## DIRECTION
Narrow the data below down to the lines containing "parts".

(begin)

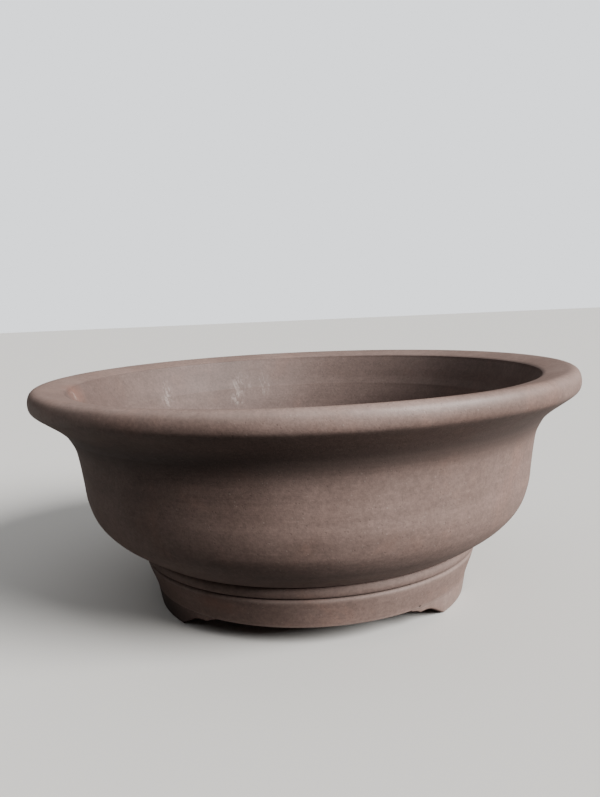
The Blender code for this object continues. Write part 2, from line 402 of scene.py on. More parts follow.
def floor_slab_mesh():
    section = quarter((FLOOR_RADIUS - 0.4, FLOOR_UNDER + 0.4), 0.4, -90, 0)
    section += [(FLOOR_RADIUS, FLANGE_TOP), (BOSS_RADIUS, FLANGE_TOP), (BOSS_RADIUS, FLOOR_TOP)]
    section += curve_through([(86.0, FLOOR_TOP - 0.05), (60.0, 40.9), (40.0, 40.55),
                              (DRAIN_RADIUS + DRAIN_EDGE, DRAIN_TOP)], step=2.0)
    section += quarter((DRAIN_RADIUS + DRAIN_EDGE, DRAIN_TOP - DRAIN_EDGE), DRAIN_EDGE, 90, 180)
    section += quarter((DRAIN_RADIUS + 0.8, FLOOR_UNDER + 0.8), 0.8, 180, 270)
    section += [(30.0, FLOOR_UNDER), (60.0, FLOOR_UNDER), (85.0, FLOOR_UNDER)]
    return spin_section(section)


floor_slab_bm = floor_slab_mesh()
print("floor slab", len(floor_slab_bm.faces), "faces before the tie-wire holes")

# %% [markdown]
# The slab is pierced by four holes for the wires that tie a tree down. They sit off the axis, so
# they can't be part of the section. They are cut with a Boolean, by cutters that flare at both
# ends, which eases the holes' edges at the same time.

# %% Tie-wire holes
TIE_HOLE_RADIUS = 2.5
TIE_HOLE_CIRCLE = 58.0
TIE_HOLES = 4
TIE_HOLE_FLARE = 0.7
TIE_HOLE_TOP = 40.85


def tie_hole_cutters():
    """Four spools: straight in the slab, flared where they leave its two faces."""
    low, high = FLOOR_UNDER - 3.0, FLOOR_TOP + 3.0
    wide = TIE_HOLE_RADIUS + 3.0
    outline = [(0.0, low), (wide, low), (TIE_HOLE_RADIUS + TIE_HOLE_FLARE, FLOOR_UNDER - 0.02),
               (TIE_HOLE_RADIUS, FLOOR_UNDER + TIE_HOLE_FLARE),
               (TIE_HOLE_RADIUS, TIE_HOLE_TOP - TIE_HOLE_FLARE),
               (TIE_HOLE_RADIUS + TIE_HOLE_FLARE, TIE_HOLE_TOP + 0.02), (wide, high),
               (0.0, high)]
    bm = bmesh.new()
    for i in range(TIE_HOLES):
        spool = spin_section(outline, steps=32)
        turn = Matrix.Rotation(math.tau * (i + 0.5) / TIE_HOLES, 4, "Z")
        move = turn @ Matrix.Translation((TIE_HOLE_CIRCLE * MM, 0.0, 0.0))
        bmesh.ops.transform(spool, matrix=move, verts=spool.verts)
        part = bpy.data.meshes.new("spool")
        spool.to_mesh(part)
        spool.free()
        bm.from_mesh(part)
        bpy.data.meshes.remove(part)
    return bm


def carve(bm, cutter_bm):
    """Cut one bmesh out of another with an exact Boolean, and give the result back."""
    pair = []
    for one in (bm, cutter_bm):
        mesh = bpy.data.meshes.new("carving")
        one.to_mesh(mesh)
        one.free()
        obj = bpy.data.objects.new("carving", mesh)
        bpy.context.collection.objects.link(obj)
        pair.append(obj)
    block, cutter = pair
    cut = block.modifiers.new("cut", "BOOLEAN")
    cut.object, cut.operation, cut.solver = cutter, "DIFFERENCE", "EXACT"
    carved = bpy.data.meshes.new_from_object(
        block.evaluated_get(bpy.context.evaluated_depsgraph_get()))
    result = bmesh.new()
    result.from_mesh(carved)
    for obj in pair:
        mesh = obj.data
        bpy.data.objects.remove(obj)
        bpy.data.meshes.remove(mesh)
    bpy.data.meshes.remove(carved)
    return result


floor_slab = finish_clay(carve(floor_slab_bm, tie_hole_cutters()), "floor_slab_clay",
                         ["floor_slab"])

# %% [markdown]
# ## The foot collar and the foot ring
#
# The bowl stands on a recessed foot. A narrow rounded band, the collar, takes the joint with the
# belly, and a scored groove parts it from the foot ring, which leans in as it goes down. Its
# lower edge is crisp, and the feet carry on flush below it.

# %% Collar and ring
COLLAR_TOP = 33.25
COLLAR_BASE = 26.6
RING_BASE = 10.7
RING_INSIDE = 80.0
RIB_RADIUS = 90.6
RIB_BASE = 24.8

collar_section = [(85.6, FLOOR_UNDER), (FLOOR_RADIUS, FLOOR_UNDER), (FLOOR_RADIUS, COLLAR_TOP)]
collar_section += curve_through([(93.9, COLLAR_TOP), (95.3, 32.85), (96.0, 31.9), (96.2, 30.4),
                                 (95.9, 28.7), (95.1, 27.4), (93.6, 26.7)], step=0.4)
collar_section += [(93.0, COLLAR_BASE), (RIB_RADIUS, COLLAR_BASE), (RIB_RADIUS, RIB_BASE),
                   (85.6, RIB_BASE)]
foot_collar = finish_clay(spin_section(collar_section), "foot_collar_clay", ["foot_collar"])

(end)

## EXPECTED ANSWER
The Blender code for this object continues. Write part 2, from line 402 of scene.py on. More parts follow.
# belly, and a scored groove parts it from the foot ring, which leans in as it goes down. Its